Q: One Book, One Chicago and YOUmedia started while you were commissioner. What’s the next iteration of the Dempsey CPL legacy?
A: I can talk to the CPL legacy, and that is, it is more relevant than ever, because libraries still serve as a great third place where people gather — where people can come together with differing ideas or similar ideas and interact. They’re not judgmental. Everybody’s welcome to use the resources as they see fit … serving as community anchors in every single neighborhood in Chicago. We all have our library story. We can all remember what it meant to us when we got our library card, how important it was for each and every one of us to say, no one’s going to judge me because I want to read this, as opposed to that. And it hasn’t changed. (All CPS students receive a library card.)
Q: In these unprecedented times, where places of learning are under attack, what advice do you have?

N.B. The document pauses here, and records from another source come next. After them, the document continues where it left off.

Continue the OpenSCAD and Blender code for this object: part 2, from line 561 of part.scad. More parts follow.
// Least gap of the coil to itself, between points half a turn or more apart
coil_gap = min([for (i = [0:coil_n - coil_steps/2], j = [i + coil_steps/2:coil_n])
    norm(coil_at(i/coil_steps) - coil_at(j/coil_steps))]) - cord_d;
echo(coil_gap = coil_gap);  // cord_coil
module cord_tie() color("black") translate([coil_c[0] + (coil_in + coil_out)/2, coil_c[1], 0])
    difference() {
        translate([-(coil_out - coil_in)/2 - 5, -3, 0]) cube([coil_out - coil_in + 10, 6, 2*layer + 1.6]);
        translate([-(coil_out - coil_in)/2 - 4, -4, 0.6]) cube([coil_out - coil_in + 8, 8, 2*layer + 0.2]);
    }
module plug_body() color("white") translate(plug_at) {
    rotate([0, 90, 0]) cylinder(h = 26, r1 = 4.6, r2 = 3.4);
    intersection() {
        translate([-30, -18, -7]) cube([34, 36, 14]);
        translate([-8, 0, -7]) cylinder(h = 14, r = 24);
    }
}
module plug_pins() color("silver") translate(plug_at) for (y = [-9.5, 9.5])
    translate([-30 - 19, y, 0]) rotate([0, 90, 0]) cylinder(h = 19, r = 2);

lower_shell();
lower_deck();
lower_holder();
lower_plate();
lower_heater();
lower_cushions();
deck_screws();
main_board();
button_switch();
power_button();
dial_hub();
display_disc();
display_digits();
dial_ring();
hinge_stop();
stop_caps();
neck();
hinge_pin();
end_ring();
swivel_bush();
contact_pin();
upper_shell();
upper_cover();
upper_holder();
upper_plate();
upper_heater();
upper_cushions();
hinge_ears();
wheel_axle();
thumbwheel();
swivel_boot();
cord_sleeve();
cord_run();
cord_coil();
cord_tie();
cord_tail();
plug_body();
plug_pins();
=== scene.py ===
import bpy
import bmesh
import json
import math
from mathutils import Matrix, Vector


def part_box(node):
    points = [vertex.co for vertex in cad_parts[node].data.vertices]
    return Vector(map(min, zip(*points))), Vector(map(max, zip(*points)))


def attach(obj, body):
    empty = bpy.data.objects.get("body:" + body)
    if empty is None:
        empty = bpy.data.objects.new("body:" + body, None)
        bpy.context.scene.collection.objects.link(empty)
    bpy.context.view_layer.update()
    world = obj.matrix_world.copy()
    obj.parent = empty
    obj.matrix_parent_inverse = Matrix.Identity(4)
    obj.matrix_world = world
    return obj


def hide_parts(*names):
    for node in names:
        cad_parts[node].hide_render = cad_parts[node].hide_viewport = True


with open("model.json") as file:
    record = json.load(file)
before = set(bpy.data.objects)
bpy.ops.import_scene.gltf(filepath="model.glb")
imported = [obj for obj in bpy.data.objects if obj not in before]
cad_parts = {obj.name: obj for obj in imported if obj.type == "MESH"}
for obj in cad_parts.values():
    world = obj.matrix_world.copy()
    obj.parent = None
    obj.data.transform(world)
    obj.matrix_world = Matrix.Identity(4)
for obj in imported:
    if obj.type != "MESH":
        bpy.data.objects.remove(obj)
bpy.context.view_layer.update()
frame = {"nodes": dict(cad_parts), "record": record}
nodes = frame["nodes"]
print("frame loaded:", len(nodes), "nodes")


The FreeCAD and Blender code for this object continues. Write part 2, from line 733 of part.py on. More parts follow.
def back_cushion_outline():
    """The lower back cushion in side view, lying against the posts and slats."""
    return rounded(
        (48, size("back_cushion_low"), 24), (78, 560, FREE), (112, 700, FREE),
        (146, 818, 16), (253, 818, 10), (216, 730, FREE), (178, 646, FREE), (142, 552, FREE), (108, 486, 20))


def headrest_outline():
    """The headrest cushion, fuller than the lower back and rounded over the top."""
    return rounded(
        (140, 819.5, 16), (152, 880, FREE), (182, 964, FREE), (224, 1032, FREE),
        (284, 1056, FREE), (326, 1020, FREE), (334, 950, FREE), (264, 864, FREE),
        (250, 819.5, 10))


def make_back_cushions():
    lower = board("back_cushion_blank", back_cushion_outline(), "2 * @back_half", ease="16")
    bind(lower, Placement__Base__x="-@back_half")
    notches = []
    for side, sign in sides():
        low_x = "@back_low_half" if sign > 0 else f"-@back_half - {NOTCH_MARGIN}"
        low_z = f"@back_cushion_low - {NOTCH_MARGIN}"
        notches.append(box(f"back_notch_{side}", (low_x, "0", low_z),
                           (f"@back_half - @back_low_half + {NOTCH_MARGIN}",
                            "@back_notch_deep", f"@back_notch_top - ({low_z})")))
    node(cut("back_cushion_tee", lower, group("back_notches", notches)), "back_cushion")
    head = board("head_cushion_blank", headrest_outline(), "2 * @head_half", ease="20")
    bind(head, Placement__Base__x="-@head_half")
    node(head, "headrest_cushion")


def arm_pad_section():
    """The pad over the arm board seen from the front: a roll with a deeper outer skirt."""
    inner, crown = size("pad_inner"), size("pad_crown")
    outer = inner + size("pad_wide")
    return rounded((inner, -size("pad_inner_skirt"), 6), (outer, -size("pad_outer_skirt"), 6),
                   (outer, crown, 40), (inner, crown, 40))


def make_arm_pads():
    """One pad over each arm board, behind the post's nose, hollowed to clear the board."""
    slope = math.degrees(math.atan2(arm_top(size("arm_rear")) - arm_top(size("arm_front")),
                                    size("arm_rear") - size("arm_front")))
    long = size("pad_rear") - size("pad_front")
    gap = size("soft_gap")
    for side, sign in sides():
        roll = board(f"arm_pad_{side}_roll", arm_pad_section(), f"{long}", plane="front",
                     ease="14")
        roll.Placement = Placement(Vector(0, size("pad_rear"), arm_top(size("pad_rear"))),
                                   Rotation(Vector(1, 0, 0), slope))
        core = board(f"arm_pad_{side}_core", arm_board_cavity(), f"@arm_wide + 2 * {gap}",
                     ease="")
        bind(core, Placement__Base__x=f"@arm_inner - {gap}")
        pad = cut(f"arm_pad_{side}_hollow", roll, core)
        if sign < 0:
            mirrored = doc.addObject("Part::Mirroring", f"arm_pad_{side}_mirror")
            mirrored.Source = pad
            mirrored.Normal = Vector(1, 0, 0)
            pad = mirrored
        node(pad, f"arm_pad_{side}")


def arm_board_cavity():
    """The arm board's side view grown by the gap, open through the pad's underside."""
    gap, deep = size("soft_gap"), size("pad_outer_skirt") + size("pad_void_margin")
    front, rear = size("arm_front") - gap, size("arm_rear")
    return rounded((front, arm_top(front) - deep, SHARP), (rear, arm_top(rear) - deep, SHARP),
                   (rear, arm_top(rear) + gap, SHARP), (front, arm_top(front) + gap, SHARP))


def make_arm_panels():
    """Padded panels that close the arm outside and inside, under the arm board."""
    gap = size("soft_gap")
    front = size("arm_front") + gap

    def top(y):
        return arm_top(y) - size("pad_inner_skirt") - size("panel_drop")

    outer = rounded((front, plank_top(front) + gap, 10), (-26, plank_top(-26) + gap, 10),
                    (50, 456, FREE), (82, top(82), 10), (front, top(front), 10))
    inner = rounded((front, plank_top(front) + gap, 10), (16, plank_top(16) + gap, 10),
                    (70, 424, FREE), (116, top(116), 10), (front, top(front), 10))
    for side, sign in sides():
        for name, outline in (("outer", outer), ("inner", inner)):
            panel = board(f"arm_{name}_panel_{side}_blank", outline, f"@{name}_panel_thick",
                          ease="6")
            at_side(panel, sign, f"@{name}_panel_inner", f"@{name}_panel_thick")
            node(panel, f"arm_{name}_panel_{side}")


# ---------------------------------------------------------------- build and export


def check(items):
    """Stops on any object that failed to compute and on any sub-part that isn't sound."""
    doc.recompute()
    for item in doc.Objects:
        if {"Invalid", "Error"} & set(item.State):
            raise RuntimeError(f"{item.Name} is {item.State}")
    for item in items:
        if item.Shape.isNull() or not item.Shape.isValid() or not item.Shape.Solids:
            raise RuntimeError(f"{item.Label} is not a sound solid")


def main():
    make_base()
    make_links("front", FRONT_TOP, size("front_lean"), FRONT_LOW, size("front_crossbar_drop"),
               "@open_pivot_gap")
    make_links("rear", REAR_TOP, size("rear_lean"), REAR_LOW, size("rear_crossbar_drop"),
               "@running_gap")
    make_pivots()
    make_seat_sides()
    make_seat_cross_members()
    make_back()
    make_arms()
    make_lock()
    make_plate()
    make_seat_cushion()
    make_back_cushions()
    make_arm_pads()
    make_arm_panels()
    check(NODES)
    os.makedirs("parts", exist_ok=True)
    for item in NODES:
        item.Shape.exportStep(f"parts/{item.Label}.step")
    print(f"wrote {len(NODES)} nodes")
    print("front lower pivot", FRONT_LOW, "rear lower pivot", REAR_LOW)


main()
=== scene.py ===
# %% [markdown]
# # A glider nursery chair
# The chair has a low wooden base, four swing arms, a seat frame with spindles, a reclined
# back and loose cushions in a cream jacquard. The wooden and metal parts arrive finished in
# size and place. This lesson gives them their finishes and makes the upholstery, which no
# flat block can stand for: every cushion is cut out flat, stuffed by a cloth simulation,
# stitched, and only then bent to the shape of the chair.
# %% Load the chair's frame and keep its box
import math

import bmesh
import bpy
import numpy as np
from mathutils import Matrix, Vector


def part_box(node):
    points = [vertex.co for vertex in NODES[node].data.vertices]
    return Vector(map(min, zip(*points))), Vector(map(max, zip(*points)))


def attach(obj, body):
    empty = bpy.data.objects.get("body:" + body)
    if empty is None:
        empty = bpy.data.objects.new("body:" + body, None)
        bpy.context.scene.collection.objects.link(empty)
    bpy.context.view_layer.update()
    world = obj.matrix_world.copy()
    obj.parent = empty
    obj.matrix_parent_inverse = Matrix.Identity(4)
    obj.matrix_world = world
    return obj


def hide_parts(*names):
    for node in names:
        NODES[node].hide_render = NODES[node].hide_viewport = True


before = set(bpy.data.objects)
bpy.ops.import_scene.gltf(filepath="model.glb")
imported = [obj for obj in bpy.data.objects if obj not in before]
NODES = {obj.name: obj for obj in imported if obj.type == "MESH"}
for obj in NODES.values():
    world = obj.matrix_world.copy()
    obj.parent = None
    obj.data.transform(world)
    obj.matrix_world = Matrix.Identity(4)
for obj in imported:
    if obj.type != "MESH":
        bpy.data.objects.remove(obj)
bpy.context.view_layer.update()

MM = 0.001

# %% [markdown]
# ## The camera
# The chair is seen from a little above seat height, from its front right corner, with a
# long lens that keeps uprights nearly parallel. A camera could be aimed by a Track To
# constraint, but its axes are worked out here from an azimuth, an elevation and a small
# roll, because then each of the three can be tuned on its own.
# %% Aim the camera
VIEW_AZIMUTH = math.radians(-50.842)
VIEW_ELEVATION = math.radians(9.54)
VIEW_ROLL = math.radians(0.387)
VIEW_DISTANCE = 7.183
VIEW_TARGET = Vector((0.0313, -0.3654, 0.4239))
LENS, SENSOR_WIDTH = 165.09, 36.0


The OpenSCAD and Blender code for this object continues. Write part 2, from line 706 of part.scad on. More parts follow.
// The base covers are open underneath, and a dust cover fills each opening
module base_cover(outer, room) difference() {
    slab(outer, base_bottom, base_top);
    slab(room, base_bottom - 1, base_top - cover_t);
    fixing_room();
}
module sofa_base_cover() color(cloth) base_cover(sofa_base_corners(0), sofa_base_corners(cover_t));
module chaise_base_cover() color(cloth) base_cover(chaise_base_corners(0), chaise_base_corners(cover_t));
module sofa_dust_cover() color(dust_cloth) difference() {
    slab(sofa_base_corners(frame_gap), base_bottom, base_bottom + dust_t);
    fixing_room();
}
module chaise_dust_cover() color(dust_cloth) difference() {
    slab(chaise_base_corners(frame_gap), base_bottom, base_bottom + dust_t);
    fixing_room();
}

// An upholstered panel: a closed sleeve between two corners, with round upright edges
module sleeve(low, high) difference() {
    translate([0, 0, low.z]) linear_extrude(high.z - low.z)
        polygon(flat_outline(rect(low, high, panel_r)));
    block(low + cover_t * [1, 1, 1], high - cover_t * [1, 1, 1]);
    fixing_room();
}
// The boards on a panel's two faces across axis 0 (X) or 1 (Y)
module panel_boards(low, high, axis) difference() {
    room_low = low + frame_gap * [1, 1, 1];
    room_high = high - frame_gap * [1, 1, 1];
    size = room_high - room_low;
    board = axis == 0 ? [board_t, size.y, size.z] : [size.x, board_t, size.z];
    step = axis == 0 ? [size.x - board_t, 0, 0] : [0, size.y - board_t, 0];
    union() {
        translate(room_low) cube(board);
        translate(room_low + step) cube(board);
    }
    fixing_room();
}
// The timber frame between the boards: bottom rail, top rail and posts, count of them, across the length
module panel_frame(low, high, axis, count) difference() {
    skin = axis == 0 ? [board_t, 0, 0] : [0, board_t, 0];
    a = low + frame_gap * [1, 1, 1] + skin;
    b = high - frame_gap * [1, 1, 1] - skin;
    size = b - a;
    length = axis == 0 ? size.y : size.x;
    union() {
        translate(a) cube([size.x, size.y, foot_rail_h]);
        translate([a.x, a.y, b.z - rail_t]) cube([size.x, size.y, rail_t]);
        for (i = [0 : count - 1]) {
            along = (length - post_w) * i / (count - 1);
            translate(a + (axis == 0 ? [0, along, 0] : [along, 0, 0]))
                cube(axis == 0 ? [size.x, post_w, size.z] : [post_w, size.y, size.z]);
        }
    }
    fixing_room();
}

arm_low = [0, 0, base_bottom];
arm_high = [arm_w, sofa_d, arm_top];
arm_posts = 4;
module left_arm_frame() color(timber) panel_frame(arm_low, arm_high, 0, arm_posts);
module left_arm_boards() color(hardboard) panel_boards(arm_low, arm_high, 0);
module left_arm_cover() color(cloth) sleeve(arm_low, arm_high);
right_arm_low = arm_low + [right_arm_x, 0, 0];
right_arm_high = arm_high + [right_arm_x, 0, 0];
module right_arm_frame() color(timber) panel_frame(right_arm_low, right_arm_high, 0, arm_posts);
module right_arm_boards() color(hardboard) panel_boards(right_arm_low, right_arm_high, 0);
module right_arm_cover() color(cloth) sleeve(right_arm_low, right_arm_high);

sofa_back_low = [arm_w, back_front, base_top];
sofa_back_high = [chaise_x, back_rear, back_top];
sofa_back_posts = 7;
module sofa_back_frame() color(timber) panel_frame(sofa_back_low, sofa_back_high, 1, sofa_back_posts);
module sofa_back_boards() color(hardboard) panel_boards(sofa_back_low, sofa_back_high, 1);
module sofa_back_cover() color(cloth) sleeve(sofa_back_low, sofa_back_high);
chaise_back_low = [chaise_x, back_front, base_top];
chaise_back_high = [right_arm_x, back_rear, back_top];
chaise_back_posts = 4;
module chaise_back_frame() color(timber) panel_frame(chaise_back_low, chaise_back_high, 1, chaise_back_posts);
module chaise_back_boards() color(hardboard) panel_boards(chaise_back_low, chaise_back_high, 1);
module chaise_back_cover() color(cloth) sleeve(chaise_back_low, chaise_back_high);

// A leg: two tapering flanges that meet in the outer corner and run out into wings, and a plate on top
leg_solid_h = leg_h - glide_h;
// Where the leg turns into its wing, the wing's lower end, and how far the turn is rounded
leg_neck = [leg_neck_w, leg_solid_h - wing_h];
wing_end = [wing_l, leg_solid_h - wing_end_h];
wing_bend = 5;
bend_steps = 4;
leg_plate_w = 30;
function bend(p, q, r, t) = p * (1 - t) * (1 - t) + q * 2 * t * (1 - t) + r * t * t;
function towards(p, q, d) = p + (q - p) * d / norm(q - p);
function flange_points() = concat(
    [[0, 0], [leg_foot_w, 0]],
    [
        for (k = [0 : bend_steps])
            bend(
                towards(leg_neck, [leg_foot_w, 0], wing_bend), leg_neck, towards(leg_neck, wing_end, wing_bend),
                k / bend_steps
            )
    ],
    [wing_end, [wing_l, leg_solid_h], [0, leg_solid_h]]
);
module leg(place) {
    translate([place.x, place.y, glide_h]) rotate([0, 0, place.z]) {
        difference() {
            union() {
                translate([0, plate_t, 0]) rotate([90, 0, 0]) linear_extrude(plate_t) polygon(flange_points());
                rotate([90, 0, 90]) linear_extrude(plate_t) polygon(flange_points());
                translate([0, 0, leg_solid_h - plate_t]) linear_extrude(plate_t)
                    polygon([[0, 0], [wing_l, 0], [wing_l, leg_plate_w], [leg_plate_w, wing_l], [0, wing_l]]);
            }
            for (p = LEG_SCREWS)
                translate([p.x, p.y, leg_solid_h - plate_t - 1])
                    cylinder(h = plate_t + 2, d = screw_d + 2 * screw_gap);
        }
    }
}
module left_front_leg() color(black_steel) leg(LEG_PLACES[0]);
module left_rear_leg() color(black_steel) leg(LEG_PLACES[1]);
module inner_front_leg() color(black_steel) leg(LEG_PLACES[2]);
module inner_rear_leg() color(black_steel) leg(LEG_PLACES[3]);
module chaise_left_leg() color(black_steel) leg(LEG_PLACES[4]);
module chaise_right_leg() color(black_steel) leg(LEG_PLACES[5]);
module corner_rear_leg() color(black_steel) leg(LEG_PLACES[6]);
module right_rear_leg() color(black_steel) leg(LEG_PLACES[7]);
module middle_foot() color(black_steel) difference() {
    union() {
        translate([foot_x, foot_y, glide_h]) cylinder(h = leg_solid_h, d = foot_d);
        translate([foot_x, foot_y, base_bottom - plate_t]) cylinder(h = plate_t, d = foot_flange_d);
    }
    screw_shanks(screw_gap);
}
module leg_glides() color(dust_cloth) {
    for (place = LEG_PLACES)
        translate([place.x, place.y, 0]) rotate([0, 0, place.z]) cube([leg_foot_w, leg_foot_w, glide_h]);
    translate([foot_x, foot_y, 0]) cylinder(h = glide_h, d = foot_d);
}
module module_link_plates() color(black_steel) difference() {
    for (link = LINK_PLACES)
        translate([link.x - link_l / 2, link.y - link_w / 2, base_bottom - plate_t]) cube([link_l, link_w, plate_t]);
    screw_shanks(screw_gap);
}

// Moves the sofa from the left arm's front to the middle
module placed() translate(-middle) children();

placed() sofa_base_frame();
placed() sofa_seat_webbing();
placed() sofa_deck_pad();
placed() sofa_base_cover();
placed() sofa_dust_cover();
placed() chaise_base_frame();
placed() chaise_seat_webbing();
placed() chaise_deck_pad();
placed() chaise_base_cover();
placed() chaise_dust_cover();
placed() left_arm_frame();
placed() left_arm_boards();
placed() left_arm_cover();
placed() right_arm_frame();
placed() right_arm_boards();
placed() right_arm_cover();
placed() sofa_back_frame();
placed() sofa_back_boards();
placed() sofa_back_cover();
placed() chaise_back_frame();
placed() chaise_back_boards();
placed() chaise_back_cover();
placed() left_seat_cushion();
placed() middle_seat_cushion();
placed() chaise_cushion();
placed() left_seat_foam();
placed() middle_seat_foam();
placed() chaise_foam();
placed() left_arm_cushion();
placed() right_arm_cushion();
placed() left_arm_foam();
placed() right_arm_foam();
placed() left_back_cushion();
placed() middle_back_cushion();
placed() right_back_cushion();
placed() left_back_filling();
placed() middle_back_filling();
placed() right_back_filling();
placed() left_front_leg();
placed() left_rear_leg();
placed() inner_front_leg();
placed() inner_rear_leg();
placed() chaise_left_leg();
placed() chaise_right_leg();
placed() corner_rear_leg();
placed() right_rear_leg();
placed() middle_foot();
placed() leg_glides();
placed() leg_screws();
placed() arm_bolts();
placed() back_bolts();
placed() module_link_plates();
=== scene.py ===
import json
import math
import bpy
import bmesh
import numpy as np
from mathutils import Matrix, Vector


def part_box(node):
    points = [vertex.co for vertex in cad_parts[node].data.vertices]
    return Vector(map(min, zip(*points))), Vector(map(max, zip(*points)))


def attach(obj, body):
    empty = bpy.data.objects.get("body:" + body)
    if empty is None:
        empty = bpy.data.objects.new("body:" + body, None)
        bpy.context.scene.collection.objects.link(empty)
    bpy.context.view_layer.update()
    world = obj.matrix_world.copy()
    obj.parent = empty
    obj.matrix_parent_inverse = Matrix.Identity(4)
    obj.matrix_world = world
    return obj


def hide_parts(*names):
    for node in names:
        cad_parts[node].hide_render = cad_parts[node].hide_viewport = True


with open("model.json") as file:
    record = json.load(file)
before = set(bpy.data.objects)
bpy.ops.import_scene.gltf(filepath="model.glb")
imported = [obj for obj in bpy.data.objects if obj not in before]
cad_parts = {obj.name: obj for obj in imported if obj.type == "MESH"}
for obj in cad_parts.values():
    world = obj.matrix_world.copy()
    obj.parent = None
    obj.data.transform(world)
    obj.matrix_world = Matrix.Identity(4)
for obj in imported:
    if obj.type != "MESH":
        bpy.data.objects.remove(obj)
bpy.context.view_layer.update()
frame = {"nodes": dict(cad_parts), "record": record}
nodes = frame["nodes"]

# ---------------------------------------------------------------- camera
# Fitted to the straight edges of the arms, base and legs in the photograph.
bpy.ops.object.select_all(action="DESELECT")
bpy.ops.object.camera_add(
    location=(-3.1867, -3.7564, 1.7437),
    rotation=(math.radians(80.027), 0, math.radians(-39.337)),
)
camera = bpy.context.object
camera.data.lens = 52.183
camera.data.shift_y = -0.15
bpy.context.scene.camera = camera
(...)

A: You have to be clear about what your mission is and collaborate with others to determine how best to achieve that mission in a way that you may have to shift, especially if resources are trimmed. How do you make your mission attractive to people who have the ability to perhaps assist financially or in other ways, politically? We can’t control everything, but we can control our little piece. We’re all being challenged right now, are we up to the challenge? Are we willing to work together as a city, as people from every different corner of the city, to say, ‘This matters to me. You matter to me. This institution matters to me. The person down the block matters to me. I am my brother’s keeper?’